On the other hand, hitting a quality drive all but ensures that you are going to finish out the hole without too much damage being done to your scorecard. With the ball in the fairway, you can probably afford to hit a poor shot or two without ending up at the level of a triple bogey (unless you hit the ball out of bounds, of course). There is a lot of pressure taken off of your game when you play from the short grass on a regular basis, so don't take this point for granted. Learn how to use an 80% swing to find the fairway more often than not and you will no longer have to sweat those disaster holes which used to through your game off track.

In addition to the benefits on your scorecard from avoiding disaster off the tee, there is also something to be said for the psychological advantage to be gained by keeping your ball under control. It is stressful to play a round of golf where you feel like you are always one bad swing away from posting a huge number on a hole. That pressure can wear you down over time, and you might find that you are playing less than your best by the end of the day as a result. Thanks to the control that is offered by the 80% swing with the driver, you can set that stress to the side and simply focus in on playing your best throughout the day. Golf is supposed to be fun, after all, and it will be much more fun when you aren't flirting with danger from the tee.

Of course, this discussion would not be complete without talking about the type of golf course that you are playing for a given round. Your strategy from the tee should depend on the kinds of hazards that are waiting to catch errant drives, and you should feel more willing to go for extra distance when there isn't much trouble waiting to the right or left of the fairway. Courses that are 'wide open' from a design perspective allow you to be aggressive with your driver, and that is an opportunity you should take advantage of when it presents itself. Think strategically off each tee by evaluating the risks in front of you and then decide how to proceed. By tailoring your approach to the driver to each course (and each hole), you will optimize your performance over time.

Fatigue in Golf

Fatigue in Golf



At first mention, many people would likely dismiss the idea that one could become fatigued while playing golf. After all, golf is a casual, relaxed game, where there is no running or jumping involved. Most people play golf in a collared shirt and nice pants – hardly the type of clothing that is worn in most physically-demanding sports. However, despite the reputation of the game and despite the typical dress code, it is absolutely possible to find yourself fatigued near the end of a round of golf.

A number of factors can play into fatigue on the golf course. First, there is the weather. Golf is played outside, of course, and you might find that your energy starts to run low on a hot day. Or, conversely, if you are playing on a wet and cold day, you might be tired by the end of the round due to the effort spent fighting off the elements. Playing golf in hot or cold weather is much more challenging than playing on a dry, mild day, so fatigue could set in at some point.

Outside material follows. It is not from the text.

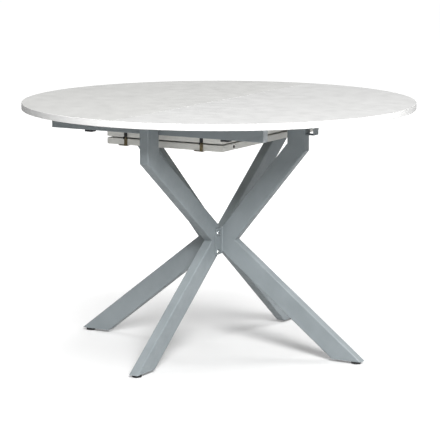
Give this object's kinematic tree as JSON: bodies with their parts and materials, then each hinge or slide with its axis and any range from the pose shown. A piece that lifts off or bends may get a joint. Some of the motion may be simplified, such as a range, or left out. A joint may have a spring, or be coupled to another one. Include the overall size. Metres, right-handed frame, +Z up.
{
  "type": "extendable dining table",
  "caption": "Round dining table on a crossed tubular steel base; two half tops slide apart and a folded leaf is stored under the seam.",
  "frame": {"origin": "on the floor under the centre of the round top", "axes": "+Z up; +X along the way the half tops slide apart; +Y along the seam, away from the leaf's fold hinges"},
  "size_m": [1.2, 1.2, 0.765],
  "materials": {
    "top_lacquer": "white satin lacquer on board",
    "leaf_lacquer": "white satin lacquer on board",
    "leg_paint": "fine grey powder coat",
    "zinc_steel": "bright zinc plating",
    "black_metal": "black enamel",
    "brass": "brass plating",
    "black_plastic": "moulded black plastic"
  },
  "bodies": {
    "base": {"lower_leg_left": "leg_paint", "upper_arm_left": "leg_paint", "post_left": "leg_paint", "lower_leg_right": "leg_paint", "upper_arm_right": "leg_paint", "post_right": "leg_paint", "lower_leg_front": "leg_paint", "upper_arm_front": "leg_paint", "post_front": "leg_paint", "lower_leg_rear": "leg_paint", "upper_arm_rear": "leg_paint", "post_rear": "leg_paint", "foot_plate_left": "zinc_steel", "foot_plate_right": "zinc_steel", "foot_plate_front": "zinc_steel", "foot_plate_rear": "zinc_steel", "hub_flange_left": "leg_paint", "hub_flange_right": "leg_paint", "hub_bolt_1": "zinc_steel", "hub_bolt_2": "zinc_steel", "hub_bolt_3": "zinc_steel", "hub_bolt_4": "zinc_steel", "side_rail_front": "leg_paint", "side_rail_rear": "leg_paint", "cross_bar_left": "leg_paint", "cross_bar_right": "leg_paint", "slide_channel_front": "zinc_steel", "slide_channel_rear": "zinc_steel", "shaft_bracket_left": "zinc_steel", "shaft_bracket_right": "zinc_steel", "bolt_keeper_left": "leg_paint", "bolt_keeper_right": "leg_paint"},
    "top_right": {"top_half_right": "top_lacquer", "bolt_housing_right": "black_plastic", "runner_front_right": "zinc_steel", "runner_rear_right": "zinc_steel", "seam_pin_1": "zinc_steel", "seam_pin_2": "zinc_steel"},
    "top_left": {"top_half_left": "top_lacquer", "bolt_housing_left": "black_plastic", "runner_front_left": "zinc_steel", "runner_rear_left": "zinc_steel"},
    "lock_bolt_right": {"lock_bolt_right": "zinc_steel"},
    "lock_bolt_left": {"lock_bolt_left": "zinc_steel"},
    "leaf_upper": {"leaf_board_upper": "leaf_lacquer", "pivot_shaft": "zinc_steel", "carrier_arm_left": "zinc_steel", "carrier_arm_right": "zinc_steel", "hinge_upper_left": "black_metal", "hinge_upper_right": "black_metal", "hinge_pin_left": "brass", "hinge_pin_right": "brass"},
    "leaf_lower": {"leaf_board_lower": "leaf_lacquer", "hinge_lower_left": "brass", "hinge_lower_right": "brass"},
    "glide_left": {"glide_left": "black_plastic"},
    "glide_right": {"glide_right": "black_plastic"},
    "glide_front": {"glide_front": "black_plastic"},
    "glide_rear": {"glide_rear": "black_plastic"}
  },
  "joints": [
    {"name": "slide_right", "type": "slide", "parent": "base", "child": "top_right", "axis": [1, 0, 0], "range_m": [0, 0.2]},
    {"name": "slide_left", "type": "slide", "parent": "base", "child": "top_left", "axis": [-1, 0, 0], "range_m": [0, 0.2]},
    {"name": "leaf_pivot", "type": "hinge", "parent": "base", "child": "leaf_upper", "pos_m": [0, -0.16225, 0.722], "axis": [1, 0, 0], "range_deg": [0, 5]},
    {"name": "leaf_fold", "type": "hinge", "parent": "leaf_upper", "child": "leaf_lower", "pos_m": [0, -0.3245, 0.677], "axis": [-1, 0, 0], "range_deg": [0, 4]},
    {"name": "lock_right", "type": "slide", "parent": "top_right", "child": "lock_bolt_right", "axis": [0, 0, -1], "range_m": [0, 0.012]},
    {"name": "lock_left", "type": "slide", "parent": "top_left", "child": "lock_bolt_left", "axis": [0, 0, -1], "range_m": [0, 0.012]},
    {"name": "level_left", "type": "slide", "parent": "base", "child": "glide_left", "axis": [0, 0, -1], "range_m": [0, 0.006]},
    {"name": "level_right", "type": "slide", "parent": "base", "child": "glide_right", "axis": [0, 0, -1], "range_m": [0, 0.006]},
    {"name": "level_front", "type": "slide", "parent": "base", "child": "glide_front", "axis": [0, 0, -1], "range_m": [0, 0.006]},
    {"name": "level_rear", "type": "slide", "parent": "base", "child": "glide_rear", "axis": [0, 0, -1], "range_m": [0, 0.006]}
  ]
}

Another variable in this discussion is whether you choose to walk or ride around the course. Obviously, those who walk an 18-hole round are going to be significantly more fatigued than those who take a power cart. While there are many benefits to walking the course – including exercise, keeping your body warm, and having the chance to chat with others – it is tiring and the effort you exert over the course of a few hours can start to wear you down. The average 18-hole course will demand that you walk at least a few miles to get from the first tee to the last green, which is a significant distance to cover when you have a bag on your back.

Getting back to the topic at hand, swinging at 80% effort with your driver can go a long way toward helping you conserve some energy for the final few holes of the day. Swinging all out on every single tee shot you hit during a round is sure to wear you out at an accelerated rate. Specifically, your back and your legs are likely to get tired when you are trying to hit the ball as hard as possible. Losing the support of your lower body is the biggest concern in most cases, as you need your legs to be strong and fresh if you are going to make quality swings. Rather than demanding maximum effort from your body on all of your tee shots, hit most of them with a smooth and easy tempo while letting it go on just a few shots throughout the day.

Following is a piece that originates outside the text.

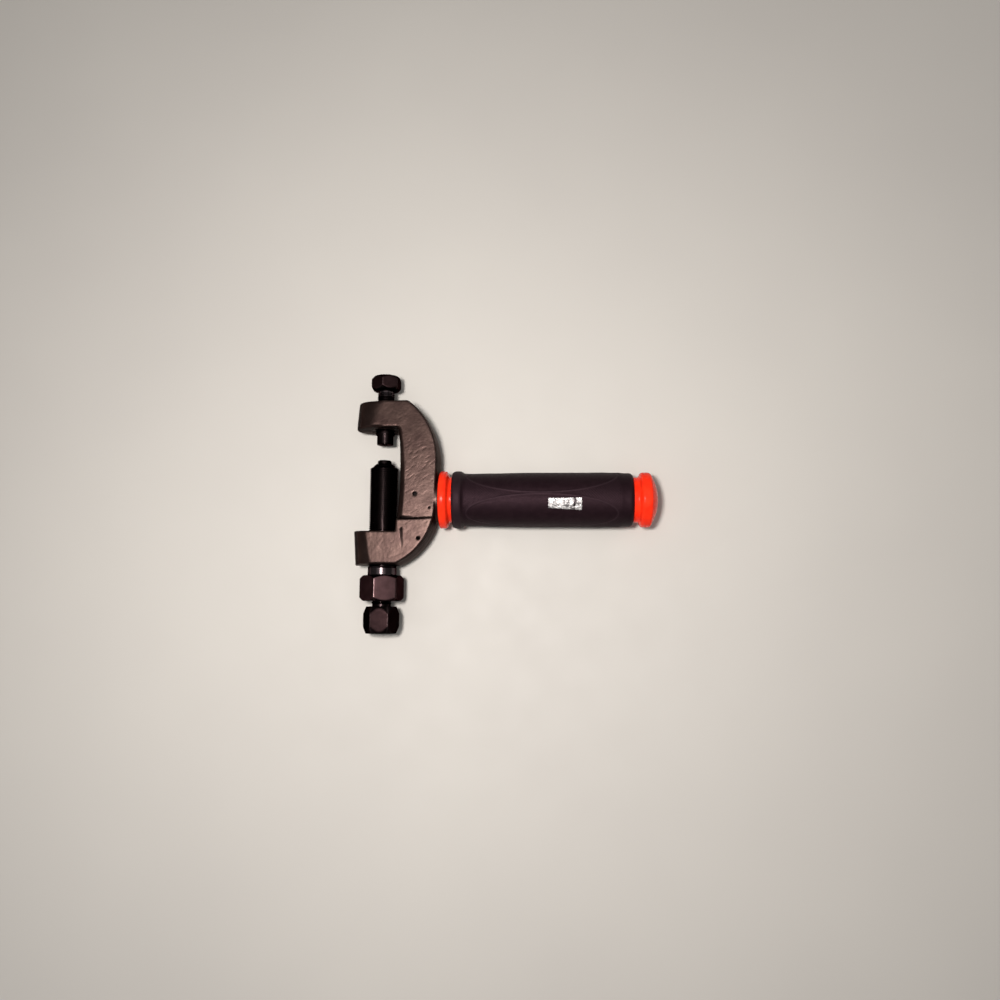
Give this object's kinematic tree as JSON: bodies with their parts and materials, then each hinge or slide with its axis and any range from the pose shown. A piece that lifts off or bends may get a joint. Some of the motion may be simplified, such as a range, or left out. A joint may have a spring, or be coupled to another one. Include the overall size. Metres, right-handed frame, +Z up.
{
  "type": "flaring tool",
  "caption": "C-frame screw press with a side grip: a hollow main screw, an inner push screw and an anvil bolt press, push out and flare rivets.",
  "frame": {"origin": "bottom centre of the bounding box as the tool lies flat", "axes": "+X along the handle towards its end cap, +Y along the screws towards the anvil bolt, +Z up, square to the frame's flat faces"},
  "size_m": [0.2116, 0.1816, 0.0402],
  "materials": {
    "black_painted_casting": "semi-gloss black paint over a rough casting",
    "black_oxide_steel": "oiled black oxide over turned and milled steel",
    "ground_steel": "ground hardened steel",
    "spring_steel": "dark blued spring steel",
    "zinc_steel": "bright zinc plate",
    "red_plastic": "glossy moulded red plastic",
    "black_rubber": "matte moulded rubber with fine stipple",
    "silver_foil": "creased bright foil"
  },
  "bodies": {
    "frame_body": {"frame": "black_painted_casting", "handle_stud": "zinc_steel", "stud_lock_pin": "spring_steel", "handle_core": "zinc_steel", "inner_collar": "red_plastic", "grip": "black_rubber", "label_foil": "silver_foil", "end_cap": "red_plastic", "handle_washer": "zinc_steel", "handle_spring_washer": "spring_steel", "handle_nut": "zinc_steel"},
    "anvil_nose_body": {"anvil_nose": "black_oxide_steel", "anvil_clip": "spring_steel"},
    "anvil_bolt_body": {"anvil_bolt": "black_oxide_steel"},
    "guide_body": {"guide_nose": "black_oxide_steel", "guide_clip": "spring_steel"},
    "main_screw_body": {"main_screw": "black_oxide_steel"},
    "thrust_pad_body": {"thrust_pad": "ground_steel", "pad_clip": "spring_steel"},
    "pin_screw_body": {"pin_screw": "black_oxide_steel"}
  },
  "joints": [
    {"name": "anvil_feed", "type": "slide", "parent": "frame_body", "child": "anvil_nose_body", "axis": [0, -1, 0], "range_m": [0, 0.005]},
    {"name": "anvil_turn", "type": "hinge", "parent": "anvil_nose_body", "child": "anvil_bolt_body", "pos_m": [-0.0855, 0.08565, 0.0201], "axis": [0, -1, 0], "range_deg": [0, 1441]},
    {"name": "main_feed", "type": "slide", "parent": "frame_body", "child": "guide_body", "axis": [0, 1, 0], "range_m": [-0.045, 0.0055]},
    {"name": "main_turn", "type": "hinge", "parent": "guide_body", "child": "main_screw_body", "pos_m": [-0.0855, -0.05965, 0.0201], "axis": [0, 1, 0], "range_deg": [-10801, 1321]},
    {"name": "inner_feed", "type": "slide", "parent": "main_screw_body", "child": "thrust_pad_body", "axis": [0, 1, 0], "range_m": [-0.03, 0.002]},
    {"name": "inner_turn", "type": "hinge", "parent": "thrust_pad_body", "child": "pin_screw_body", "pos_m": [-0.0855, -0.08105, 0.0201], "axis": [0, 1, 0], "range_deg": [-7201, 481]}
  ],
  "couplings": [
    {"joint": "anvil_turn", "follows": "anvil_feed", "rad_per_m": 5026.5},
    {"joint": "main_turn", "follows": "main_feed", "rad_per_m": 4188.8},
    {"joint": "inner_turn", "follows": "inner_feed", "rad_per_m": 4188.8}
  ]
}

If you aren't sure if fatigue has been a problem for you in past rounds, simply think about the results of some of the recent rounds you have played. How have you fared on the final six holes of each of those rounds? Are you usually finishing strong, or do you fade down the stretch as you lose focus and your body runs out of steam? If the end of your recent rounds has been a problem, there is a good bet that you need to work on using a little less energy on each swing. Moving from 100% effort down to 75-80% on most of your tee shots is a great way to save your legs for late in the day when you really need them to help you across the finish line.

Consistency Throughout the Bag

Consistency Throughout the Bag



It is relatively well-known that you should swing your irons at something less than full power for most of your shots. Swinging your irons flat out at 100% is going to add too much spin to the ball, and it is going to make it difficult to achieve solid contact as well. However, it can be tough to transition from swinging at full effort on your driver to then swinging softer when hitting iron shots. By swinging all of your clubs at 80%, you can avoid that awkward transition and your whole game should become more consistent as a result.

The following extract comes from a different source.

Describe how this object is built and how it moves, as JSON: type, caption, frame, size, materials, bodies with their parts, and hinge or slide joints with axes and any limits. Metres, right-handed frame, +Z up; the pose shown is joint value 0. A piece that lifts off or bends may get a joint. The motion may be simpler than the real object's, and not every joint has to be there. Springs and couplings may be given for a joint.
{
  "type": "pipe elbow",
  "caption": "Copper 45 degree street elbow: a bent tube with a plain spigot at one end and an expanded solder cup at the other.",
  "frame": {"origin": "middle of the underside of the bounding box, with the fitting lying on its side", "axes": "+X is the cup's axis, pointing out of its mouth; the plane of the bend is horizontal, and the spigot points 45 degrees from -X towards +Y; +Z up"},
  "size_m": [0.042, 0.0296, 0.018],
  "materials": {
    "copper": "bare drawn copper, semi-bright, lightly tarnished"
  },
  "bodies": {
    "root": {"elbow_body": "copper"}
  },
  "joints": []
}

The difference in the distance that you hit your various clubs should come more from the differences in the design of those clubs rather than from changes in your swing. For instance, you should hit your wedges shorter than your driver because they have more loft and a shorter shaft, rather than because you are swinging so much softer with the short clubs. Everyone knows that consistency is hard to find in golf, but one way to take yourself closer to that goal is by making your swing as repeatable as possible from club to club throughout the bag.

One of the many advantages to this kind of consistency is the fact that you may be able to produce the same kind of ball flight from club to club when you approach the game this way. If you were to swing significantly harder with your driver as compared to your irons, you may find that you produce two different ball flights with those swing variations. When that is the case, you have to get used to more than one shot shape, and you have to learn how to aim accordingly. While that might be a reasonable task for a professional golfer, it is a lot to ask for an amateur player.

Instead of having to figure out how the ball is going to curve with each of your different swing/club combinations, stick with the same swing throughout your set and replicate your ball flight from top to bottom in your bag. If you cut the ball from the tee, work on hitting the same kind of cut with your irons. Or, if you turn it over from right to left from the tee, try to produce the same shot with the rest of the set. It isn't required to hit the same ball flight with all of your clubs, but it certainly is a great step in the quest to be as consistent as possible.

Players who like to swing the driver with max effort often have trouble with the 'touch' shots that come up during every round of golf. When you need to hit the ball with a bit of touch, such as when hitting a half-wedge into the green, you want to have as much feel and control in your hands as possible. This is a serious challenge for players who are always going after the ball with 100% effort, which is why power players often struggle around the greens. Don't put yourself in this category. By learning to swing softer with all of your clubs – including your driver – you can take a big step toward the goal of lower scores.

Swinging your driver at 80% rather than full effort might not sound like very much fun at first, but you will likely fall in love the results that you get out of this method. Once you see that you can actually produce great shots with plenty of distance while swinging at less than full power, you won't want to play any other way.